The software engineer
Software engineers implement existing techniques, design and maintain software, and run large-scale production on large data and large computational resources. Their main drive and carrier incentive is to build tools that are used by a large community. Software engineers are often employed by domain science laboratories, so these tools often focus on the problems of a given scientific community. For the same reason, software engineers may also be acquainted by domain science but rarely with the latest research in data science. Softwares are built for particular application domains, so most of the developed tools are not shared in a horizontal fashion among different domains. Software engineers also work with system engineers who build and run large computational infrastructures, and who develop the middleware to provide flexible ways to access the infrastructure.
The data engineer
Data engineers are familiar with the latest developments in data science and, at the same time, with state-of-the-art software engineering tools and techniques. Their goal is to develop general purpose software tools that can be reused across several domains.
The applied scientist
Applied scientist are familiar with the latest developments in data science and, at the same time, with the problems and vocabulary of a domain science or an application domain. Their goal is to bring state-of-the art data science techniques to domain scientists, to formalize domain-specific problems in a language that can be understood by data scientists, and, in a strategic role, to identify innovative directions within a data-intensive application domain or domain science that can only be proposed by someone who has a broad vision of the available data science techniques.
The data trainer
Data trainers train domain scientists to use data science software tools for solving their domain science problems. They have a broad knowledge about existing data science techniques and tools, as well as about training techniques. They do not necessarily carry out research in either data science or domain science, and they also do not necessarily participate in the software development.

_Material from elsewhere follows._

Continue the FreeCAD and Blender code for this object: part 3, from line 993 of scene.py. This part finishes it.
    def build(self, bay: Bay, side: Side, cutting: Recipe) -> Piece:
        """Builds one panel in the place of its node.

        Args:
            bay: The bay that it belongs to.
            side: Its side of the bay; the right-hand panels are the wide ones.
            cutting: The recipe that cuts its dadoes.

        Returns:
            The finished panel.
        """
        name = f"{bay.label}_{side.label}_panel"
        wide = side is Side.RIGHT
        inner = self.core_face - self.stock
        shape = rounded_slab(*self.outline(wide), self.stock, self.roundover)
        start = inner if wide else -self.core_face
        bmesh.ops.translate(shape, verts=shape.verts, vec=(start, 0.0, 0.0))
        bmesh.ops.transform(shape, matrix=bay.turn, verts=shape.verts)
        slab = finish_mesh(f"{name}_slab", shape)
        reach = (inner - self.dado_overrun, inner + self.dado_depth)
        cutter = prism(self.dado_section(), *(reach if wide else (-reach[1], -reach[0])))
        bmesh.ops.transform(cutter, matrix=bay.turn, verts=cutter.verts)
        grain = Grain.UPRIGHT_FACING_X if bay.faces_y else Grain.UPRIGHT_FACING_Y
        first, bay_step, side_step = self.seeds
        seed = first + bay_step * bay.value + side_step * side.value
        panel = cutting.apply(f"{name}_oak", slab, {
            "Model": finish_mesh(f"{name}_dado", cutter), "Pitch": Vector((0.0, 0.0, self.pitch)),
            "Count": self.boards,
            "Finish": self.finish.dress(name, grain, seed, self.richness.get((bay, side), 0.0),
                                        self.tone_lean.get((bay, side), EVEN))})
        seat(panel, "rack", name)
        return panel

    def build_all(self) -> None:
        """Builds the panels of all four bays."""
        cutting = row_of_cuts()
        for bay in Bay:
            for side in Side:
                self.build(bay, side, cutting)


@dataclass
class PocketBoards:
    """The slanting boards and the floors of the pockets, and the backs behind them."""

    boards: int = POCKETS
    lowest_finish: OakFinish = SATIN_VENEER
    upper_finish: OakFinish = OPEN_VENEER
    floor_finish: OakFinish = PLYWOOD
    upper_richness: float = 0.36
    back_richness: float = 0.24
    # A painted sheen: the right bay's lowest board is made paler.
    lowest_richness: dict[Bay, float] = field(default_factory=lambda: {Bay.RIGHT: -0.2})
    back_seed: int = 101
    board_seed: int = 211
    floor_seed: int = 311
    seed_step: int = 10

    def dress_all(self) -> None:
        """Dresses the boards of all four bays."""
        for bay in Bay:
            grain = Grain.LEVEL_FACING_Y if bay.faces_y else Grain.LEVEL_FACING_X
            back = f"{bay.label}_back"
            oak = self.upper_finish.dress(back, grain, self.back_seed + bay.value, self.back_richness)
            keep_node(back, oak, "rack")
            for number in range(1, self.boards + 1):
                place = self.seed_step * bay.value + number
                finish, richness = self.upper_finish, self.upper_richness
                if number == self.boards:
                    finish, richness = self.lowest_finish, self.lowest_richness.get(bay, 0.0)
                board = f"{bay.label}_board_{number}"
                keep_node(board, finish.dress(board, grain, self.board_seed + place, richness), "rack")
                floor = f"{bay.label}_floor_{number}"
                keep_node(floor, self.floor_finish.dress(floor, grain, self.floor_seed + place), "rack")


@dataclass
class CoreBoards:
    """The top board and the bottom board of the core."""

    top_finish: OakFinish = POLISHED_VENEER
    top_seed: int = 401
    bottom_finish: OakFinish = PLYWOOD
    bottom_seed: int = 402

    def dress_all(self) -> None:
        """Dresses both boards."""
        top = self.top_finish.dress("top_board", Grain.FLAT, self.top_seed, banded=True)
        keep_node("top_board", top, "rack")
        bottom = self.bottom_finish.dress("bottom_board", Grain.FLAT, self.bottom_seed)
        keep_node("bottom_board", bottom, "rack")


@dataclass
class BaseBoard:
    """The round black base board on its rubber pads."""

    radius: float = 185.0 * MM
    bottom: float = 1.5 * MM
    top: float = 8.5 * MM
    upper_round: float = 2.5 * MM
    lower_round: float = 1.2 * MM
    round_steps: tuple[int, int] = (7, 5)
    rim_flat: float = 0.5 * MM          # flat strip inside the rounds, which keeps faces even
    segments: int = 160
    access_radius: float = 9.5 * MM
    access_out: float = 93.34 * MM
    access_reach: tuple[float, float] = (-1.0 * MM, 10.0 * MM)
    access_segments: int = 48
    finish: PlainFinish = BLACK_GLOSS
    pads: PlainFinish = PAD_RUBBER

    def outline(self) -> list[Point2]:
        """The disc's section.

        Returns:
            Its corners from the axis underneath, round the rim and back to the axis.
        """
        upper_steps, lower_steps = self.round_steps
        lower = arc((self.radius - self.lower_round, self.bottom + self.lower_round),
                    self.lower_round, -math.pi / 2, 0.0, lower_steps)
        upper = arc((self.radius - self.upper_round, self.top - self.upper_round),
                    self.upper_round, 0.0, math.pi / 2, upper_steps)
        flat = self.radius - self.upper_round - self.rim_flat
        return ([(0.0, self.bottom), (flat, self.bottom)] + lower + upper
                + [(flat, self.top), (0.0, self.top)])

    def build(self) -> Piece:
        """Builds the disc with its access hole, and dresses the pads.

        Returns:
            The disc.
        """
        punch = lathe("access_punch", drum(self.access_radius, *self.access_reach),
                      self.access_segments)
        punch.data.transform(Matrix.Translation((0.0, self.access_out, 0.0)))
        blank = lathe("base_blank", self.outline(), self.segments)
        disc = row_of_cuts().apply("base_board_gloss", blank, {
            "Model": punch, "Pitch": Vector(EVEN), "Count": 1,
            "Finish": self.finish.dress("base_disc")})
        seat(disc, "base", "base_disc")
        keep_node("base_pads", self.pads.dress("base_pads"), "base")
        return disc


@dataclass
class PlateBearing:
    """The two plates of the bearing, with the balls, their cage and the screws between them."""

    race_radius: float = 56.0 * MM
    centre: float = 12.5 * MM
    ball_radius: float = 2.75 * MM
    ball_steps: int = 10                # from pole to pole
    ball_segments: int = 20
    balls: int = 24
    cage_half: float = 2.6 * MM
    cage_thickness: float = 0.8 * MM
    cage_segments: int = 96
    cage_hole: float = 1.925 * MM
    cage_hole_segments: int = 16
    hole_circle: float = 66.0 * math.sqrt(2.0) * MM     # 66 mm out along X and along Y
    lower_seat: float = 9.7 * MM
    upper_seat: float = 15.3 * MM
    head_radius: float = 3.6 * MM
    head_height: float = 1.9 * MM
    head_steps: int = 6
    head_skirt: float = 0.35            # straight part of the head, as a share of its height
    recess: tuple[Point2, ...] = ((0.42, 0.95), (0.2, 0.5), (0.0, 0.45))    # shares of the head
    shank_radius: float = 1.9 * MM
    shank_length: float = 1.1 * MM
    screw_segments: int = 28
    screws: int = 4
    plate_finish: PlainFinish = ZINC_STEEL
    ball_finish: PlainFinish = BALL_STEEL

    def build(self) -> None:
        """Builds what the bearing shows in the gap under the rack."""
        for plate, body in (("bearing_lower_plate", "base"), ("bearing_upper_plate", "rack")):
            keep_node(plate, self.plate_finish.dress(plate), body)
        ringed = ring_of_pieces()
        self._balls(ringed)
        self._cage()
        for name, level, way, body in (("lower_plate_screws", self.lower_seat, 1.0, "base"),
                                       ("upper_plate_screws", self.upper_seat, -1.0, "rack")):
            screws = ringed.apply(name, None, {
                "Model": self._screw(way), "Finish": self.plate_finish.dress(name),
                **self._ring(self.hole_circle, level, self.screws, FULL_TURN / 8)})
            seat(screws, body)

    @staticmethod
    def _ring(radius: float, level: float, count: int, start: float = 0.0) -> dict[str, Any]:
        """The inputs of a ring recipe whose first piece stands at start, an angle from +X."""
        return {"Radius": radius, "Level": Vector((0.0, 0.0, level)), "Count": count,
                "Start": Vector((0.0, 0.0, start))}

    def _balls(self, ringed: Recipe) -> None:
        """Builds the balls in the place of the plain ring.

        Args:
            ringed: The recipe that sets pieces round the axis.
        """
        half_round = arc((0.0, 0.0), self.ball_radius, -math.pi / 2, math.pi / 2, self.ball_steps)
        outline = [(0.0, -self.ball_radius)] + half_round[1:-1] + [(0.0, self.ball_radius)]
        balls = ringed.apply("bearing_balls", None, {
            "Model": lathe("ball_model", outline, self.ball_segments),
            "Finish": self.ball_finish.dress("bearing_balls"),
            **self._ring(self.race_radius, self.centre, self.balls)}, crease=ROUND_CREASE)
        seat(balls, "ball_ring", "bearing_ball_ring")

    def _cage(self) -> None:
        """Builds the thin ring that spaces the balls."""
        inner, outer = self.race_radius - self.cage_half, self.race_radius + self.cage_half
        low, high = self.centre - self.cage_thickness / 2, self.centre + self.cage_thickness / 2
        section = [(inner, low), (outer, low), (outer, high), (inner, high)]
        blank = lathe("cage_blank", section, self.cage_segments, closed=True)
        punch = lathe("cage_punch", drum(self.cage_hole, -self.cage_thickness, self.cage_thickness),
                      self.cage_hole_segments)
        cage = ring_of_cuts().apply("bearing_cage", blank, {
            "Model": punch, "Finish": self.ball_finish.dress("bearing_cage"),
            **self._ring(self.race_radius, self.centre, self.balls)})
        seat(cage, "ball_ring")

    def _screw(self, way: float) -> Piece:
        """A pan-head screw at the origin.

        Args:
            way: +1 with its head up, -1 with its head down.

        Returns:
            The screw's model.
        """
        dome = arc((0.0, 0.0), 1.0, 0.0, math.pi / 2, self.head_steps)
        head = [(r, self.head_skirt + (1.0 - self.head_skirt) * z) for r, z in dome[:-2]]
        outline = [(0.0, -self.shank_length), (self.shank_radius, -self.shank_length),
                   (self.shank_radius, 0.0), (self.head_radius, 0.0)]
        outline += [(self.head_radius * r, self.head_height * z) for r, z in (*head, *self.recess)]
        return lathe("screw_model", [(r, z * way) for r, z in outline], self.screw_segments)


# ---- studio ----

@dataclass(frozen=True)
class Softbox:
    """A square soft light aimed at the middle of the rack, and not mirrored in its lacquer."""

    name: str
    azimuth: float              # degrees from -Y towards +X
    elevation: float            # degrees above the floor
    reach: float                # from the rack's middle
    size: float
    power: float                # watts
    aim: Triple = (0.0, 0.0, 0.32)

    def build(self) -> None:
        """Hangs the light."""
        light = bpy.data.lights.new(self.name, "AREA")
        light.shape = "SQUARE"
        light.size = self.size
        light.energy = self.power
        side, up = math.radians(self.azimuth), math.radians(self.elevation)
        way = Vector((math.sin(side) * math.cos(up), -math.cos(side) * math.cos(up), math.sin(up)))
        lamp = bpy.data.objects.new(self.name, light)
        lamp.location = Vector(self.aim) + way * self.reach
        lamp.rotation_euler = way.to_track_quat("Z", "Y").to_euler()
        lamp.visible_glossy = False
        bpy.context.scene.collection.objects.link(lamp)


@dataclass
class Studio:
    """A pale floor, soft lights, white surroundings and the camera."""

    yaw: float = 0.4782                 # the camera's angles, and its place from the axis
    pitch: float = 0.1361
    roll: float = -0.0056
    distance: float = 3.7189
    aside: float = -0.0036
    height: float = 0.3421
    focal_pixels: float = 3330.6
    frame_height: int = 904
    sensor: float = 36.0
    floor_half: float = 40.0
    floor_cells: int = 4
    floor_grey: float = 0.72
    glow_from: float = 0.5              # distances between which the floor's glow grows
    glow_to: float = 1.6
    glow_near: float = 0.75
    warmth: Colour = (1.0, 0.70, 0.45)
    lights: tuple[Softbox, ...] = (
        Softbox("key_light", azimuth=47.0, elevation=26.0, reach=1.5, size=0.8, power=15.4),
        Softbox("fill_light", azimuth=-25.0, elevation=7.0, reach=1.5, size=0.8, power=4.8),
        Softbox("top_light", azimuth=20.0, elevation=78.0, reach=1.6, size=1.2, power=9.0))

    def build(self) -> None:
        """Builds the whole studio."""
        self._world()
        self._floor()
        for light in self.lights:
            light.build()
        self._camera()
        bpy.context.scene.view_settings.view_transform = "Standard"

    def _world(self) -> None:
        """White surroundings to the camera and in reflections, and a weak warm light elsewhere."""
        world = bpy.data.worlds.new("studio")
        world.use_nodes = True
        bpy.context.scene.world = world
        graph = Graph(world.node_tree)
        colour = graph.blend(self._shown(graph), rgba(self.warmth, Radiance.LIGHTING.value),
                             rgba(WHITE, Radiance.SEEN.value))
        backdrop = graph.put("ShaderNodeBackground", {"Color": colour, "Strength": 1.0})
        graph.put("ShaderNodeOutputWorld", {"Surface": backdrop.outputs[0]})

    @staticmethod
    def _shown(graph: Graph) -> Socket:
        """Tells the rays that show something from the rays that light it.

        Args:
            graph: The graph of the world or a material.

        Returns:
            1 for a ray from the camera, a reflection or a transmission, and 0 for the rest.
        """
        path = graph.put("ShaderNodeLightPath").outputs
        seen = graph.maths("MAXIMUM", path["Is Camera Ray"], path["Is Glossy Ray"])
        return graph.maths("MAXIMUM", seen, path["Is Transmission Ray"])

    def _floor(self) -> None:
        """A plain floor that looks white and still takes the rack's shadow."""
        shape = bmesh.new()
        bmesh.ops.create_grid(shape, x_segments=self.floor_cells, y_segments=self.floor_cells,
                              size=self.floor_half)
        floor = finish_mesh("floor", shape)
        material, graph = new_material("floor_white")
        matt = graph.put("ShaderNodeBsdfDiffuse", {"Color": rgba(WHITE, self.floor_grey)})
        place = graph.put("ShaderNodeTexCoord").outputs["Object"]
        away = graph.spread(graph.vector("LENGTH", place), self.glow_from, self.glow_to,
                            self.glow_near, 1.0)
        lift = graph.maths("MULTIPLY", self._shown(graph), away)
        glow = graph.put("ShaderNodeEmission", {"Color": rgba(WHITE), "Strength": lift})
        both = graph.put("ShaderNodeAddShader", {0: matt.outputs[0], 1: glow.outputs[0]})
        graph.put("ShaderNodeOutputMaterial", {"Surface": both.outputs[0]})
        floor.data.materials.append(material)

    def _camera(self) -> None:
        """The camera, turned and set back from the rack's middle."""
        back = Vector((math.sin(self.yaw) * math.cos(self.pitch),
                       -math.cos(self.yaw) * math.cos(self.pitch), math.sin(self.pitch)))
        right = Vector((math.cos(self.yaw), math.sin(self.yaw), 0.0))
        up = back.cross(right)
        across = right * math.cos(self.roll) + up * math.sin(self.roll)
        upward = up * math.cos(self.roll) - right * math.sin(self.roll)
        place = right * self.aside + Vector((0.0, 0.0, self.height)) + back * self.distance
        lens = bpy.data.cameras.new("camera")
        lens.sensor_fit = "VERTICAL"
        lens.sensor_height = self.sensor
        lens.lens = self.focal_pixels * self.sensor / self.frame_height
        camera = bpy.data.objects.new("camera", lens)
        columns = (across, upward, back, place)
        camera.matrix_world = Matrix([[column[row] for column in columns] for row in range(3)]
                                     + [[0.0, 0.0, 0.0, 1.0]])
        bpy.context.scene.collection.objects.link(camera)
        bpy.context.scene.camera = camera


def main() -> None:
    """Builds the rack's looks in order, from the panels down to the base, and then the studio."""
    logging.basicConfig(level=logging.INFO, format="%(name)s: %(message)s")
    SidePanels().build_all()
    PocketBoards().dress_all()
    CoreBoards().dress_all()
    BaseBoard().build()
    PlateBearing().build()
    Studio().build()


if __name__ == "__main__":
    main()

Today this ecosystem exists only in a small number of large multinational IT companies and in some data-intensive sciences with large experimental projects. In scientific domains with smaller experiments and in smaller companies with a primary focus other than data, challenges related to developing and managing the data science ecosystem come in all shapes and sizes. That said, we can identify and describe some of the typical challenges, generalizable across multiple domains.

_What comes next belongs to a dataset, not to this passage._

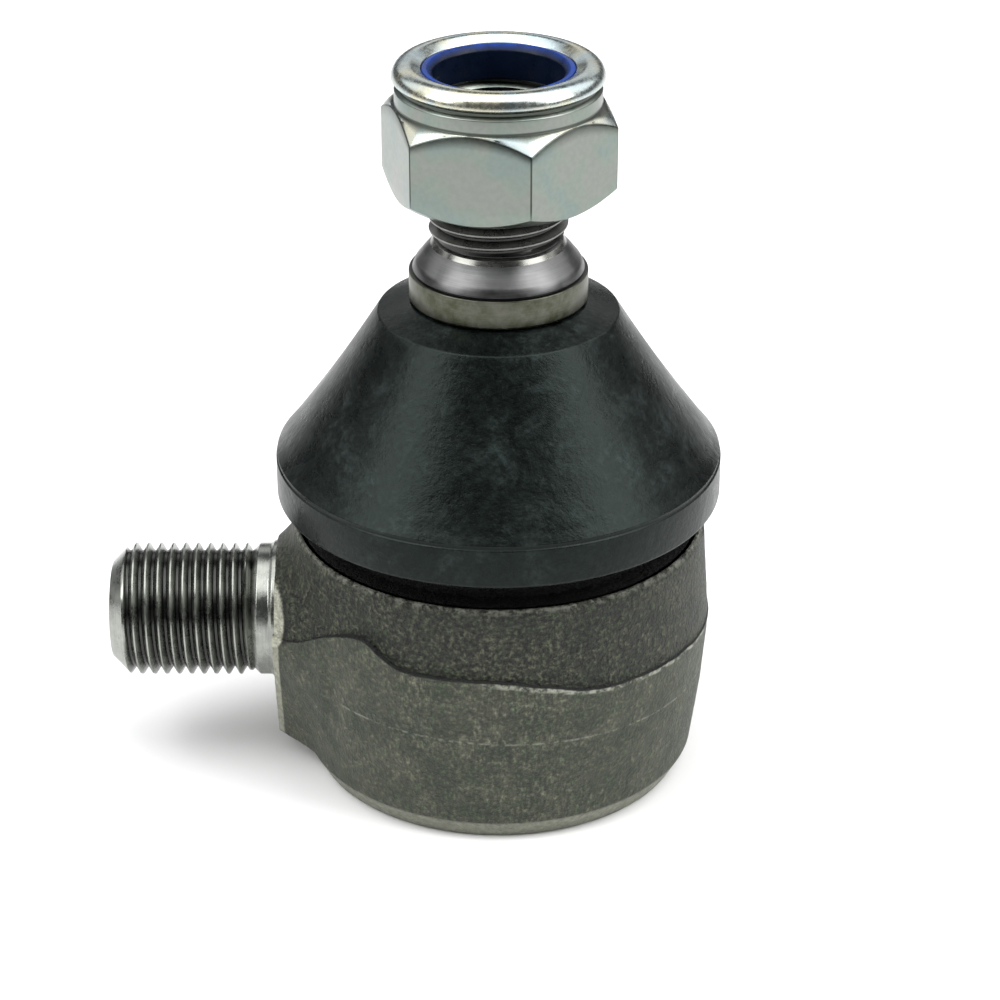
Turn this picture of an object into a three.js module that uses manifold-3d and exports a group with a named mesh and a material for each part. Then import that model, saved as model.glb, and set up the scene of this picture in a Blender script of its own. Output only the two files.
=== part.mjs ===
// Tie rod end: a forged housing with a threaded shank, a ball stud in bearing seats,
// a dust boot and a nylon-insert lock nut.
// Millimetres. +Z runs up the stud, the shank points along -X, and the origin is the
// centre of the bottom face, below the ball.
import * as THREE from "three";
import { mergeVertices } from "three/addons/utils/BufferGeometryUtils.js";
import Module from "manifold-3d";

// Driving dimensions
const GAP = 0.3; // clearance between neighbouring pieces
const BALL_Z = 18.4; // height of the ball centre and of the shank axis
const BALL_R = 13.5;
const SEAT_R = BALL_R + GAP; // spherical inside of the bearing seats
const BORE_R = 16.3; // housing bore and its domed upper end
const BODY_R = 25.6; // forging radius at its parting line
const PARTING_Z = 20.6;
const SHOULDER_Z = 31.5; // top of the forging, around the neck
const NECK_R = 21.0;
const NECK_TOP_Z = 39.0;
const THROAT_R = 12.6;
const FLARE_R = 16.7; // mouth of the opening above the ball

const BOSS_X = -27.0; // flat face that the shank leaves
const SHANK_END_X = -46.7;
const THREAD_INNER_X = -29.4; // where the shank thread runs out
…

To a large extent, the major bottleneck is the lack of manpower. We have arguably enough domain scientists and software engineers, but there is a major mismatch between supply and demand in any of the remaining four roles related to data. The recent success of data science in the IT industry means that a handful of multinational companies, largely concentrated in North America, are draining data scientists and engineers from the academic sector, making it hard to trigger an exponential growth of the number of data scientists. Most of these companies work on highly lucrative applications (e.g., optimizing advertisement and product recommendation), so it is increasingly difficult to find competent data scientists to work on less lucrative but highly important public societal domains (e.g., health care, transportation, energy), let alone (domain) science.

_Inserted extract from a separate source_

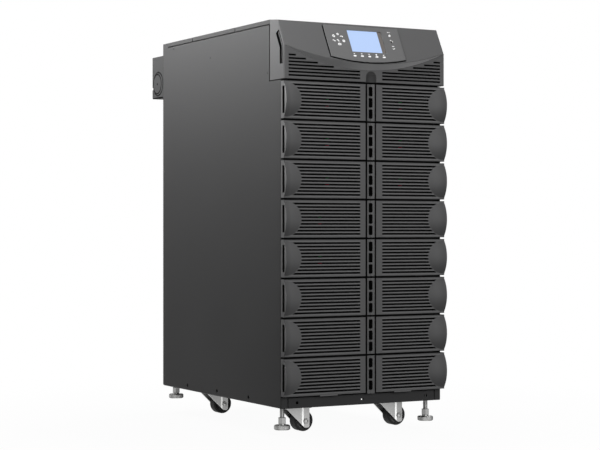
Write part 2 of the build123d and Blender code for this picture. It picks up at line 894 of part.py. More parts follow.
caster_front = front + caster_front_inset
caster_back = back - caster_back_inset
caster_places = {
    "front_left": (-caster_x, caster_front),
    "front_right": (caster_x, caster_front),
    "back_left": (-caster_x, caster_back),
    "back_right": (caster_x, caster_back),
}
with BuildPart() as caster_plates:
    with Locations(*caster_places.values()):
        add(caster_plate.part)
save(caster_plates.part, "caster_plates")

for place, (x, y) in caster_places.items():
    kingpin = Location((x, y, 0))
    save(caster_fork.part.moved(kingpin), f"{place}_fork")
    save(caster_axle.part.moved(kingpin), f"{place}_axle")
    save(wheel_in_fork.moved(kingpin), f"{place}_wheel")
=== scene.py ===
"""Modular UPS cabinet: the finish of every surface and the small fittings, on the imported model."""

from math import pi, radians

import bpy
import numpy as np
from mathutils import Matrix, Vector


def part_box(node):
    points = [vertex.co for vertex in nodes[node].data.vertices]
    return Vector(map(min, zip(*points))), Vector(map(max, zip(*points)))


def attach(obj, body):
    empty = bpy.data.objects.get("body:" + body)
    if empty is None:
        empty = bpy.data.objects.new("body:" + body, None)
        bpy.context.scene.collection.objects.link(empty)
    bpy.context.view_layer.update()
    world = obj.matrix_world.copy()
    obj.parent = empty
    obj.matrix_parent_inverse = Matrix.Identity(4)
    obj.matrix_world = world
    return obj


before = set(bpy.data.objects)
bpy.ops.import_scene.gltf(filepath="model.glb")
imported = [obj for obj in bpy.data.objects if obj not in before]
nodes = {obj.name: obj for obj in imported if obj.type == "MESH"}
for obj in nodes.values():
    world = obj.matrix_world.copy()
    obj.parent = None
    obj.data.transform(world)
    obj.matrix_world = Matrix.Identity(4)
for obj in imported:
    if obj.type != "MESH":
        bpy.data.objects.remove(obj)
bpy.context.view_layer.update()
scene = bpy.context.scene

# Photograph's view
# The camera stands low and far to the left of the front, at the height of the
# middle rows, and looks along the floor with a long lens.
image_width = 600
focal_pixels = 1672.0
sensor_width = 36.0
camera_yaw = radians(28.74)
camera_pitch = radians(0.06)
camera_height = 0.487
camera_left = -2.032
camera_ahead_of_body = 3.396

body_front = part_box("front_plate")[0].y
body_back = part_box("back_panel")[1].y
half_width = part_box("right_side_panel")[1].x
body_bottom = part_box("base_pan")[0].z
body_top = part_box("top_cover")[1].z
bezel_face = body_front - 0.0155

lens = bpy.data.cameras.new("photo_camera")
lens.sensor_width = sensor_width
lens.lens = focal_pixels / image_width * sensor_width
lens.clip_end = 60.0
camera = bpy.data.objects.new("photo_camera", lens)
scene.collection.objects.link(camera)
camera.location = (camera_left, body_front - camera_ahead_of_body, camera_height)
camera.rotation_euler = (pi / 2 + camera_pitch, 0, -camera_yaw)
scene.camera = camera
scene.view_settings.view_transform = "Standard"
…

Most data scientists, as other scientists, are trained and incentivized to do research on highly specialized domains. They search scientific visibility in their international community, which is equally highly specialized, because their carrier advancement is almost entirely based on peer-reviewed publications. Even when they would have the expertise, they have little incentive to venture into the tool builder (data engineer) role since software authorship has little value in their evaluation, and it can only serve them implicitly through the visibility they gain in the community of tool users. By the same token, they have little incentive to venture into domain sciences and to tackle economic or societal challenges. It is possible that a domain science requires new techniques which then can be published in data science venues, but this is not guaranteed at all. It usually takes heavy investment of time and effort to be able to understand domain problems, so excursions into domain sciences are highly risky. Even when such collaborations are established, data scientists have a strong prior to use their highly specialized expertise which is not necessarily the best solution for a given problem. Finally, data scientists have little incentive to bring the project to full fruition, and they often “run away” with an abstract data science problem (and solution) extracted from the project.
Symmetrically, domain scientist have no incentive to advance data science and to develop and publish new techniques, as long as their data science problems get solved. When they venture into tool development, they have little incentive fordeveloping general purpose tools.
Finally, none of the researchers have interest in taking on the crucial data trainer role. They are incentivized to teach (as part of their full-time or part-time contract), but teaching in general is usually secondary in their carrier development, and within teaching, they usually prefer to train highly-skilled students (master and Ph.D.) who can participate in research. They are also not necessarily equipped to teach tools to domain scientists because they themselves are not familiar with a broad set of tools. Data and software engineers have, again, little incentive to venture into training.
Even though they are not interested in advancing data science, domain scientists are very much interested in collaborating with data scientists and data engineers to solve their data analysis problems. On the other hand, data scientists may be interested in applicative domains if they can transfer their narrow but deep expertise, but only if it takes relatively little effort (risk aversion). They may also be interested in collaborating with data engineers to implement their techniques in general purpose tools, for reaping the indirect benefits related to visibility. The difficulty is that there are no well-developed channels to identify the right experts for a given problem, so most of the collaboration happens through ad-hoc channels, essentially by chance. The matching usually requires a special expert, the applied scientist (see Figure), who has a broad overview of existing techniques and available experts, and who can also converse with domain experts. Such experts are rare.
Even when the right experts have been identified and they are motivated, there are few tools that can help them to collaborate efficiently. The process of a data scientist picking up domain science expertise or vice versa is long and laborious. Success stories usually involve some form of “embedding” researchers in each other’s teams, most often a data scientist visiting a domain science lab for an extended period of time.
This analysis has been naturally shaped by the realities of the French research system. Nevertheless, we believe that most of these challenges are universal, and that nobody with the ambition of running a successful data science ecosystem can ignore them. Solving some of the challenges are beyond what a local center can do. For example, changing deeply interiorized incentive structures would require strong top-down signals; here our role is limited to lobbying and hammering the message. On other fronts, such as improving access and communication channels or building tools to use data science expertise efficiently, data science centers can have a crucial role. At the PSCDS, we have been designing and learning to manage such tools. We will soon start communicating about them so that other centers can learn from our experience. By the same token, it would also be great to read about the experience of other data science initiatives around the world.